Now LOOK: if you have a question to ask me, even if it is just a “yo how r u” or “where u at,” or you have some feedback on an issue (“you swear too much”) or a correction to offer (“your science is all wrong”), please do post a comment on my site. Comments are nifty and I so enjoy sifting through them when they are legit.
But you spammers beware, or I’ll go all honey badger on your ass.
That’s all I have to say about that.
em, weird to say, but your blog is an excellent read! i love your writing. as for the other stuff… whenever you get a chance, send me your actual email address when you’re up to it. talk soon, -ada
GREAT to hear from you. xx Keep reading my friend.
Jesus guys listen to her… if she goes ‘all honey badger’ on you, you’re doomed.
Trust me on this one.
🙂
I would like to sell you a honey badger bedazzler for the low, low, low, low price.
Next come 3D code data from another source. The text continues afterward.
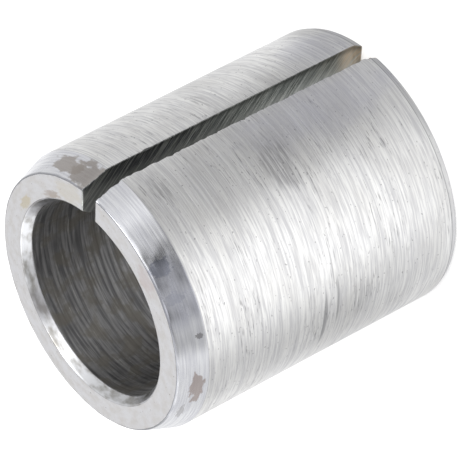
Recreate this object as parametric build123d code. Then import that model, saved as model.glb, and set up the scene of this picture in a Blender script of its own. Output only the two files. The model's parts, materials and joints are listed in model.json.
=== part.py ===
from build123d import *
import math
import os

# Split taper bush: one turned and sawn piece of steel. The part stands on its
# big end, with the axis on Z, the big end at Z = 0 and the small end on top.
# All sizes are in millimetres, all angles in degrees.

# ---------------------------------------------------------------- sizes
# body
length = 20.0                  # over both faces
small_end_diameter = 17.1      # where the taper meets the lead at the small end
taper_ratio = 100.0            # the diameter grows 1 in 100 towards the big end

# lead at the small end, which starts the bush in its housing
lead_length = 1.75             # along the axis
lead_angle = 20.0              # from the axis

# turned edge at the big end
edge_length = 0.4              # along the axis
edge_angle = 20.0              # from the axis

# bore, with a countersink at each end
bore_diameter = 12.0
countersink_width = 0.37       # of the conical band, across the end face
countersink_depth = 0.55       # along the axis

# lengthwise saw cut, sprung open a little at the big end
slot_width_small_end = 1.14
slot_width_big_end = 1.25
slot_side = -90.0              # direction of the cut round Z: -90 is towards -Y

# how far a cutting tool runs past the surface it cuts
overrun = 2.0

# ---------------------------------------------------------------- derived sizes
bore_radius = bore_diameter / 2
mouth_radius = bore_radius + countersink_width
taper_length = length - lead_length - edge_length
shoulder_radius = small_end_diameter / 2
heel_radius = shoulder_radius + taper_length / (2 * taper_ratio)
small_face_radius = shoulder_radius - lead_length * math.tan(math.radians(lead_angle))
big_face_radius = heel_radius - edge_length * math.tan(math.radians(edge_angle))


# ---------------------------------------------------------------- the bush
def turned_blank():
    """The bush as it leaves the lathe: tapered outside, bored and countersunk."""
    half_section = Polyline(
        (mouth_radius, 0, 0),
        (big_face_radius, 0, 0),
        (heel_radius, 0, edge_length),
        (shoulder_radius, 0, length - lead_length),
        (small_face_radius, 0, length),
        (mouth_radius, 0, length),
        (bore_radius, 0, length - countersink_depth),
        (bore_radius, 0, countersink_depth),
        close=True,
    )
    return revolve(make_face(half_section), axis=Axis.Z)


def saw_cut():
    """The lengthwise cut through one wall, from the axis outwards."""
    # the sides spread evenly from the small end to the big end
    spread_per_mm = (slot_width_big_end - slot_width_small_end) / length
    half_at_bottom = (slot_width_big_end + overrun * spread_per_mm) / 2
    half_at_top = (slot_width_small_end - overrun * spread_per_mm) / 2
    seen_along_cut = Polyline(
        (0, -half_at_bottom, -overrun),
        (0, half_at_bottom, -overrun),
        (0, half_at_top, length + overrun),
        (0, -half_at_top, length + overrun),
        close=True,
    )
    reach = heel_radius + overrun
    cutter = extrude(make_face(seen_along_cut), amount=reach, dir=(1, 0, 0))
    return Rot(0, 0, slot_side) * cutter


def taper_bush():
    """The finished bush."""
    bush = turned_blank() - saw_cut()
    return bush.solids()[0]


# ---------------------------------------------------------------- files
os.makedirs("parts", exist_ok=True)
export_step(taper_bush(), "parts/taper_bush.step")
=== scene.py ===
import json
import math

import bmesh
import bpy
from mathutils import Matrix, Vector, noise


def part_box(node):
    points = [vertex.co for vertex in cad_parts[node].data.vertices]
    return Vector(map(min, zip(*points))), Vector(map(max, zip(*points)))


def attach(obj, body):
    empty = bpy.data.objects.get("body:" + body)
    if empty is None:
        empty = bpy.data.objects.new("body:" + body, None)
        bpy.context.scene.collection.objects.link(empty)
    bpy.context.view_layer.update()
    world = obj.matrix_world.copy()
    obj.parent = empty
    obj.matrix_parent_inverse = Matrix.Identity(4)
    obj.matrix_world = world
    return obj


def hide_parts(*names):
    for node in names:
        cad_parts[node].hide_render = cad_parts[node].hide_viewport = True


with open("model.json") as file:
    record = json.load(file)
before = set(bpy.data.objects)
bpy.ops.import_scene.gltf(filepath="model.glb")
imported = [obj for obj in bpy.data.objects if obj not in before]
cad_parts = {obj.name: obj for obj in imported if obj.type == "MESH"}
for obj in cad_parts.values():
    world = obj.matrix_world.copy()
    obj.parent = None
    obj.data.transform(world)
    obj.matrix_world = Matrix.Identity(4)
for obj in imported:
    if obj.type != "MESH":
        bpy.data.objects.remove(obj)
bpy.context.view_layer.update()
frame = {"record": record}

# A split taper bush of bright zinc plated steel. It stands on its big end: the
# small end is on top, the bore is on Z and the saw cut faces -Y. Sizes are in
# millimetres until they reach a mesh, a material's relief, a lamp or the camera.
# Angles round Z start at the saw cut and grow towards -X.
MM = 0.001

# ---------------------------------------------------------------- sizes
low, high = (Vector(corner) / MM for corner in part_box("taper_bush"))
mounts = {mount["name"]: mount for mount in frame["record"]["mounts"]}
length = high.z - low.z
heel_radius = (high.x - low.x) / 2
bore_radius = mounts["bore"]["dims"]["r_mm"]
mouth_depth = (length - mounts["bore"]["dims"]["length_mm"]) / 2

lead_length = 1.75                 # conical lead at the small end
heel_length = 0.4                  # turned edge at the big end
edge_slope = math.tan(math.radians(20))        # of the lead and of the turned edge
taper_slope = 1 / 200              # 1 in 100 on the diameter
mouth_width = 0.37                 # countersink, across the face
cut_at_small_end = 1.14            # width of the saw cut
cut_at_big_end = 1.25
shoulder = length - lead_length    # height where the taper meets the lead
face_radius = heel_radius - (shoulder - heel_length) * taper_slope - lead_length * edge_slope

# broken edges, as a deburring tool and years of handling leave them
face_edge = 0.07                   # outside of the small end's face
heel_edge = 0.03                   # outside of the big end's face
mouth_edge = 0.05
outer_lip_edge = 0.06
inner_lip_edge = 0.042
bend_blend = 0.05 * edge_slope     # softening of the shoulder and the heel
mouth_blend = 0.03

# how the saw left its cut
lip_wave = 0.012                   # unevenness of both lips
chip_depth = 0.11                  # chips in the lip towards -X
aslant_minus_x = 0.13              # how far each wall leans over the whole length
aslant_plus_x = 0.09
burr_width = 0.24                  # burr on the wall towards +X, at the big end
burr_length = 0.8
broken_corner = 0.24               # corner broken off the lip towards -X
broken_length = 0.75
torn_lip = 0.16
nick_height = 15.5                 # nick in the lip towards +X
nick_half = 0.3
saw_slant = -0.9                   # saw marks climb to the small end as they go in
ridge_height = 0.014

# marks left by the lathe and by wear
tool_line_depth = 0.012
tool_line_half = 0.09
face_wear = 0.03
heel_wear = 0.008
wear_depth = 0.16


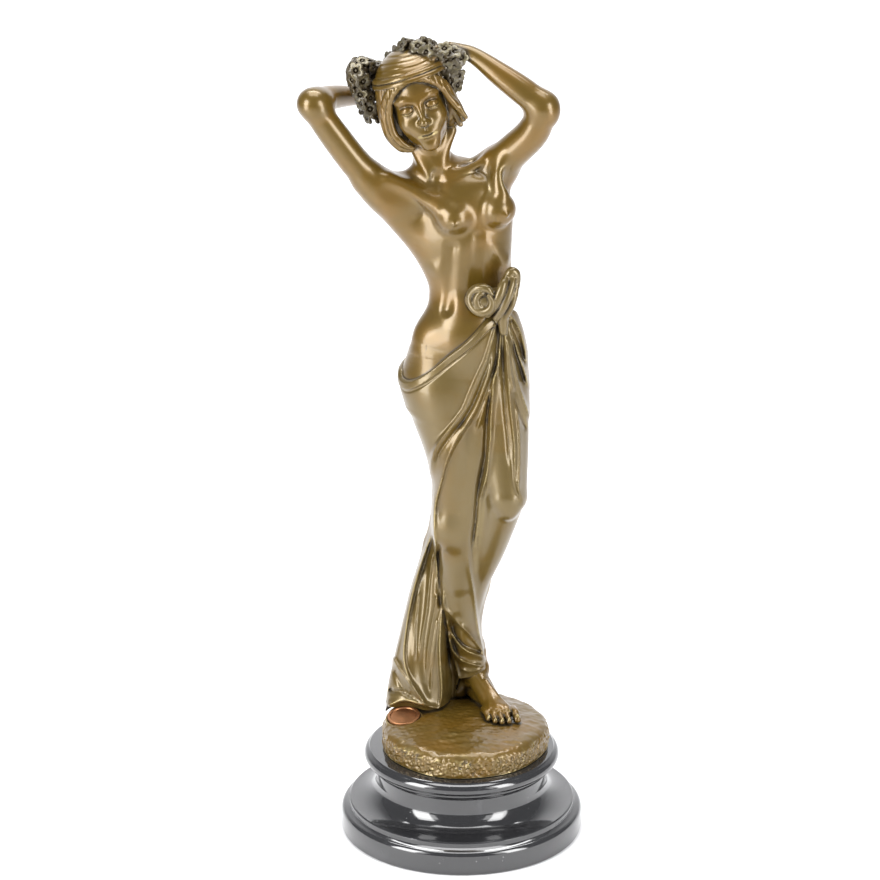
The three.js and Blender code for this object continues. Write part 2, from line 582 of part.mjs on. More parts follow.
function clothForm(x, y, z, body) {
  const seen = z + (y - VIEW_DEPTH) * VIEW_SLOPE;
  const angle = Math.atan2(y - HIP_AXIS[1], x - HIP_AXIS[0]) * 180 / Math.PI;
  const above = z - clothEdge(angle, 0);
  let d = blend(blend(body, lap(x, y, z), 5), backCloth(x, y, z), 8);
  d = blend(d, tail(x, y, z), 5) - CLOTH_THICKNESS;
  if (Math.abs(d) < 6) {
    const front = 1 - smoothstep(y, 12, 20);
    const low = 1 - smoothstep(z, 120, 165);
    d -= sumOf(frontFolds, x, seen) * front * (1 - low);
    d -= sumOf(shinFolds, x, seen) * (1 - smoothstep(y, 26, 32));
    d -= sumOf(tailFolds, x, seen) * low * (1 - smoothstep(y, 24, 34));
    d -= sumOf(backFolds, x, z) * smoothstep(y, 24, 30);
  }
  d = common(d, above, 1.2);
  d = common(d, hemLevel(x, y) - z, 1);
  const edgeRoll = (Math.hypot((body - 0.6) / 1.7, (above + 2) * 0.85 / 3.6) - 1) * 1.7;
  d = blend(d, edgeRoll, 0.8);
  d = blend(d, knotRoll(x, y, z), 2.5);
  d = blend(d, knotFall(x, y, z), 3);
  for (const twist of knotTwists) d = blend(d, twist(x, y, z), 1.2);
  return blend(d, knotLoop(x, y, z), 1.5);
}

// The hem is above the right ankle, and down on the ground everywhere else
function hemLevel(x, y) {
  const atAnkle = smoothstep(x, -5, -1) * (1 - smoothstep(y, 30, 37));
  return lerp(48, 72 + 0.35 * Math.max(x, 0), atAnkle);
}

// The right foot, bare on the ground
const ankle = chain([[6.8, 27.5, 84, 6.4], [7, 28, 74, 6.2], [3.5, 33, 65.5, 5.8]]);
const instep = chain([[7.5, 25, 72.5, 5.6], [13, 13.5, 67, 5.4], [18, 2.5, 62.6, 4.6]]);
const sole = chain([[3.5, 33, 63.5, 5], [13.5, 16, 62.3, 4.6], [22, 1.5, 62, 4]]);
const ballOfFoot = egg([18.4, 1.2, 62.2], [7.8, 6.4, 3.9], [0, 0, -24]);
const toes = [0, 1, 2, 3, 4].map((i) => {
  const size = i === 4 ? 2.5 : 1.75;
  const x = 13.6 + 3.65 * i + (i === 4 ? 0.8 : 0);
  const y = -4.3 - 3.7 * Math.sin(i * 0.75);
  return chain([[x - 2.4, y + 8, 62.6, size], [x - 0.6, y + 2, 62.4, size * 0.95], [x, y - 1.4, 60.9, size]]);
});

function footForm(x, y, z) {
  let d = blend(ankle(x, y, z), instep(x, y, z), 4);
  d = blend(d, sole(x, y, z), 3);
  d = blend(d, ballOfFoot(x, y, z), 3);
  for (const toe of toes) d = blend(d, toe(x, y, z), 0.7);
  return d;
}

function figureForm(x, y, z) {
  if (z > 362) {
    const upper = Math.min(armsForm(x, y, z), blend(placedHead(x, y, z), neck(x, y, z), 2));
    return blend(upper, garlandForm(x, y, z), 0.6);
  }
  if (z > 316) {
    let d = blend(trunkForm(x, y, z), armsForm(x, y, z), 4);
    d = blend(d, placedHead(x, y, z), 1.5);
    return d;
  }
  const nude = z > 212 ? trunkForm(x, y, z) : Infinity;
  const body = blend(nude, legsForm(x, y, z), 6);
  const dressed = Math.min(body, clothForm(x, y, z, body));
  return z < 100 ? Math.min(dressed, footForm(x, y, z)) : dressed;
}

// The seal lies on a small flat seat near the edge of the ground
const sealCentre = new THREE.Vector3(
  GROUND_OFFSET + SEAL_REACH * Math.cos(degToRad(SEAL_SIDE)),
  SEAL_REACH * Math.sin(degToRad(SEAL_SIDE)),
  groundLevel + GROUND_EDGE_HEIGHT + 0.5 * (GROUND_CROWN_HEIGHT - GROUND_EDGE_HEIGHT),
);
const sealTurns = new THREE.Euler(degToRad(SEAL_TILT), degToRad(SEAL_LEAN), 0);
const sealAxis = new THREE.Vector3(0, 0, 1).applyEuler(sealTurns);

function sealSeat(x, y, z) {
  const px = x - sealCentre.x;
  const py = y - sealCentre.y;
  const pz = z - sealCentre.z;
  const height = px * sealAxis.x + py * sealAxis.y + pz * sealAxis.z;
  const reach = Math.sqrt(Math.max(px * px + py * py + pz * pz - height * height, 0));
  const side = reach - SEAL_DIAMETER / 2 - SEAT_MARGIN;
  return common(side, Math.max(height - SEAL_SINK, -height - 6), 0.6);
}

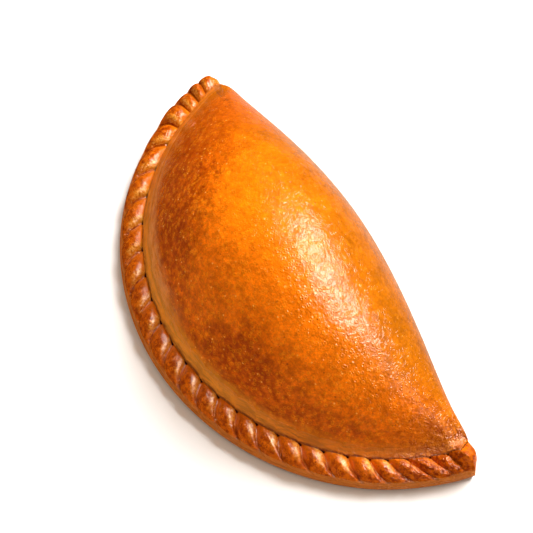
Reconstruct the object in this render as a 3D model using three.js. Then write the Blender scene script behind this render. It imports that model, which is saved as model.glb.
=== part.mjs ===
// Empanada: a half-moon pastry folded from one disc of dough over its filling and baked uncut, so it is
// one solid. A twisted crimp runs along the curved rim on a thin base edge, a flat skirt lies inside it,
// and a plump dome rises from the skirt and rolls over into the folded back edge. The underside is flat.
//
// Frame: millimetres, +X along the length, +Y towards the fold, +Z up, origin under the middle of the
// bounding box.

import * as THREE from "three";

// Driving dimensions, in millimetres unless the name says otherwise.
const RIM_RADIUS = 77.2; // outer edge of the crimped rim, an arc of the dough disc
const RIM_CENTRE_BEHIND = 16.9; // how far that arc's centre lies behind the line of the tips
const TIP_ROUNDING = { left: 3.3, right: 2.6 }; // how much the corners where rim and fold meet are blunted
const LEFT_SHOULDER = 0.9; // how far the rim swells out just before the left tip
const SHOULDER_AT = 0.94; // where, as a share of the way from the middle to the tip
const SHOULDER_LENGTH = 0.06; // and over what share of it
const HEIGHT = 42.2;
const DOME_PEAK_Y = -20; // the dome's pole, measured from the line of the tips

// The folded edge swells past the line of the tips, more evenly on the left, and flares at the tips.
const FOLD_BULGE = 9.5;
const FOLD_SETBACK = 0.55; // what is left of the bulge at the tips
const FOLD_FULLNESS = { left: 1.55, right: 1.9 }; // exponent: higher draws the swell to the middle
const TIP_FLARE = { left: 2, right: 3.7 };
const TIP_FLARE_LENGTH = 11;
const NOSE_HEIGHT = { middle: 10.1, tips: 7.4 }; // widest line of the folded edge
const NOSE_TUCK = 5; // how far it turns back under

// The crimp: folds of dough twisted over one another like a rope. Its folds are wide on the left, tighten
// to the right and are squeezed together at both tips. Angles are degrees from the middle of the rim.
const CRIMP_COUNT = 28; // folds from tip to tip
const FOLD_DEGREES = { left: 7.3, right: 4.9 }; // a fold's width along the rim, before the squeeze
const FOLD_TIGHTENS = [-62, 25]; // between these angles
const TIP_SQUEEZE = { left: 0.69, right: 0.57 }; // share of its width that a fold has lost at the tips
const LEFT_SQUEEZE = [59, 74.5]; // degrees to the left of the middle
const RIGHT_SQUEEZE = [69, 77.5]; // and to the right
const CRIMP_WIDTH = 6.9; // from the stitch line to the rim's outer edge
const NARROW_TIP = { left: 0.58, right: 0.36 }; // share of that width left at the tips
const CRIMP_NARROWS = [0.86, 1]; // shares of the way from the middle to a tip
const CRIMP_RISE = 3.1; // how far a crest stands over the line from stitch to base edge
const CRIMP_DEPTH = 2.6; // how deep the crease between two folds cuts
const CRIMP_TWIST = { left: 0.85, right: 1.02 }; // folds by which a crease has moved on at the base edge
const TWIST_CHANGES = [0.2, 0.7]; // shares of the way along the rim
const EARLY_TWIST = 0.62; // share of the twist that comes evenly, the rest comes near the base edge
const TWIST_START = 1.5; // folds over which the twist starts at the left tip
const TWIST_END = 2.6; // and over which it ends
const STRAIGHT_END = 0.8; // folds at the right tip that aren't twisted
const CREST_AT = 0.5; // where across a fold its crest lies
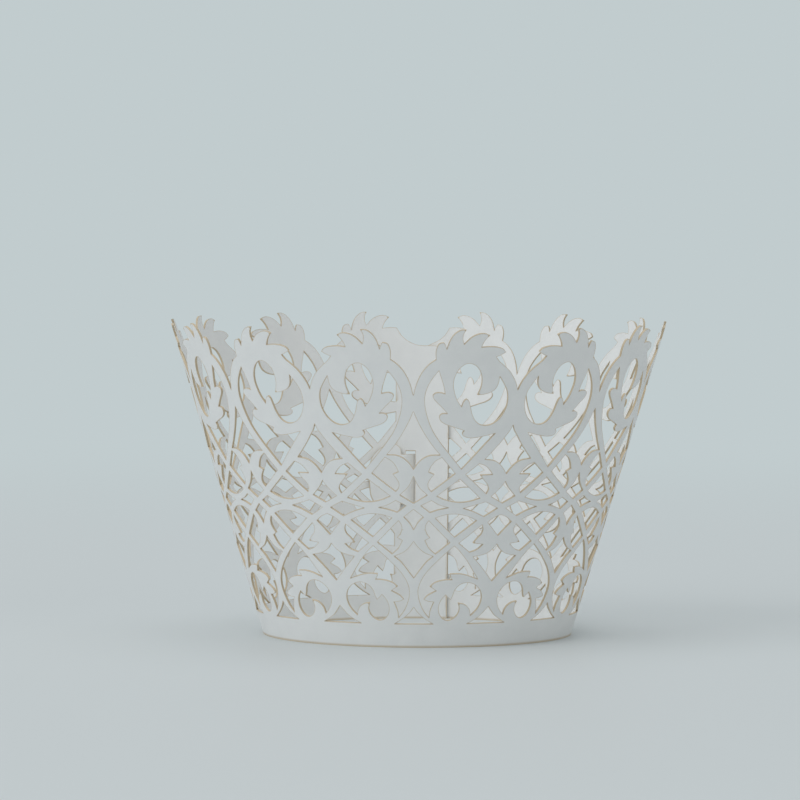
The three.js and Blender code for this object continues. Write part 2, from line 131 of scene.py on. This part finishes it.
left_lens = [
    tip(-6.25, 24.95), tip(-4.7, 23.85), bend(-3.3, 24.38), tip(-1.7, 24.75),
    bend(-3.2, 25.15), tip(-4.6, 25.9),
]
right_lens = [
    tip(0.75, 24.62), bend(2.6, 23.98), tip(4.4, 23.05), tip(6.65, 24.35), tip(4.5, 25.6),
    bend(2.7, 25.12),
]
upper_left_eye = [
    tip(-3.35, 33.45), bend(-4.3, 32.85), bend(-4.95, 31.95), tip(-5.35, 30.9),
    tip(-4.4, 30.5), bend(-4.95, 29.7), bend(-5.3, 28.85), bend(-5.2, 28.1), tip(-4.7, 27.5),
    tip(-1, 30.7),
]
upper_right_eye = [
    tip(2.95, 32.35), tip(0.8, 30.55), tip(4.5, 27.05), bend(4.83, 27.8), bend(4.55, 28.65),
    bend(3.9, 29.45), tip(3.2, 30.4), tip(5.35, 30.35), bend(4.8, 31.15), bend(3.95, 31.95),
]
lower_left_eye = [
    tip(-4.8, 22.35), bend(-5.2, 21.6), bend(-5.22, 20.8), bend(-4.9, 20.05), tip(-4.4, 19.4),
    tip(-5.2, 18.9), bend(-4.3, 17.4), tip(-3.35, 16.6), tip(-1.1, 18.65),
]
lower_right_eye = [
    tip(4.15, 21.6), tip(0.45, 18.52), tip(2.35, 16.88), bend(3.45, 17.25), tip(4.55, 18.15),
    tip(2.8, 18.45), bend(3.45, 19.3), bend(4.12, 20), bend(4.38, 20.75),
]
openings = [
    ring_under_rim, half_heart, scroll_on_band, leaf_over_scroll, upper_fan, lower_fan,
    left_lens, right_lens, upper_left_eye, upper_right_eye, lower_left_eye, lower_right_eye,
]

# The openings that the mirror lines halve, each listed upwards along its outer side:
# a triangle on the band, three diamonds, and the tall one between two hearts.
halves_on_left = [
    [seam(-1, 4.05), tip(-2.95, 4.2), bend(-4, 4.82), bend(-4.9, 5.47), bend(-5.7, 6.22),
     seam(-1, 7)],
    [seam(-1, 12.2), bend(-5.6, 13.9), bend(-4.7, 15.2), tip(-3.7, 16.15), bend(-5.4, 16.87),
     bend(-6.35, 17.7), seam(-1, 18.6)],
    [seam(-1, 20.7), bend(-6.5, 22.1), tip(-5.75, 22.98), bend(-6.6, 23.62), seam(-1, 24.2)],
    [seam(-1, 25.3), tip(-5.35, 26.85), bend(-6.7, 28.05), bend(-7.3, 28.95), seam(-1, 30)],
    [seam(-1, 31.2), bend(-7.1, 32.5), bend(-6.4, 33.2), bend(-5.5, 33.7), tip(-3.7, 33.9),
     bend(-5, 35.4), bend(-6.7, 37.8), bend(-7.95, 40), seam(-1, 41.2)],
]
halves_on_right = [
    [seam(1, 4.06), tip(2.7, 4.21), bend(3.9, 4.82), bend(4.75, 5.35), bend(5.45, 6.05),
     seam(1, 7)],
    [seam(1, 11.5), bend(4.6, 14.2), tip(3, 16.05), bend(4.3, 16.22), bend(5.4, 16.55),
     bend(6.25, 17.1), seam(1, 18)],
    [seam(1, 19.5), bend(6.1, 20.8), tip(5.15, 22), bend(6.2, 22.75), seam(1, 23.15)],
    [seam(1, 25.2), tip(5.4, 26.5), bend(6.4, 27.4), bend(7.15, 28.15), seam(1, 29)],
    [seam(1, 30.3), bend(7.15, 31.4), bend(6.5, 32.15), bend(5.8, 32.65), tip(3.85, 33.1),
     bend(5.45, 34.8), bend(6.4, 35.9), bend(7.2, 36.95), bend(7.9, 37.85), seam(1, 38.8)],
]

# The longest straight step that a curved cut is drawn with.
cut_step = 0.42


def pull(behind, here, ahead):
    """The bezier handle of a drawn point, towards the point ahead of it."""
    spot = Vector(here[:2])
    onward = Vector(ahead[:2]) - spot
    if here[2]:
        return spot + onward / 3
    back = spot - Vector(behind[:2])
    lean = back * (onward.length / back.length) + onward * (back.length / onward.length)
    return spot + lean.normalized() * onward.length / 3


def flowing(points, closed=True):
    """The laser's path through the drawn points, as short straight steps."""
    count = len(points)
    path = []
    for i in range(count if closed else count - 1):
        before, a, b, after = [points[(i + k) % count] for k in (-1, 0, 1, 2)]
        start, end = Vector(a[:2]), Vector(b[:2])
        steps = max(2, ceil((end - start).length / cut_step))
        curve = interpolate_bezier(start, pull(before, a, b), pull(after, b, a), end, steps + 1)
        path += [Vector((q[0], q[1])) for q in curve[:-1]]
    if not closed:
        path.append(Vector(points[-1][:2]))
    return path


def foot_point(share):
    """A point of the foot edge, at a share of the half repeat's width from its middle."""
    angle = 2 * share * half_column
    return Vector((foot_rho * sin(angle), foot_rho * cos(angle)))


def strokes(path):
    """The straight strokes of a closed path."""
    return list(zip(path, path[1:] + path[:1]))


# The card's own edge round one half repeat, anticlockwise from the foot's left corner.
foot_steps = 28
column_edge = [foot_point(k / foot_steps - 0.5) for k in range(foot_steps + 1)]
for half in halves_on_right:
    column_edge += flowing(half, closed=False)
column_edge += flowing(leafy_rim, closed=False)
for half in reversed(halves_on_left):
    column_edge += flowing(half, closed=False)[::-1]
lattice = strokes(column_edge)
for opening in openings:
    lattice += strokes(flowing(opening))


def inside(cuts, spots):
    """Whether each spot lies on card: inside an odd number of the closed cuts."""
    odd = np.zeros(len(spots), bool)
    for a, b in cuts:
        if a.y != b.y:
            between = (spots[:, 1] < a.y) != (spots[:, 1] < b.y)
            odd ^= between & (spots[:, 0] < a.x + (spots[:, 1] - a.y) * (b.x - a.x) / (b.y - a.y))
    return odd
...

Best price in town. Also have h
Need honey badger Viagra? I have the best price in town! Also, best selection of Vag Toupees! Hurry, sale ends Monday!!!
( KEEP ON KILLING IT, girl!!!)
Honey badger don’t need viagra. He a mean lean killing machine. But even if he were impotent he really wouldn’t give a shit. ha ha ha ha ha
lovin the blog pretty HB. i just subscribed so you know…but PLEASE don’t sell my email for cash or treats. i HATE spam.
How about some land in the Everglades? No?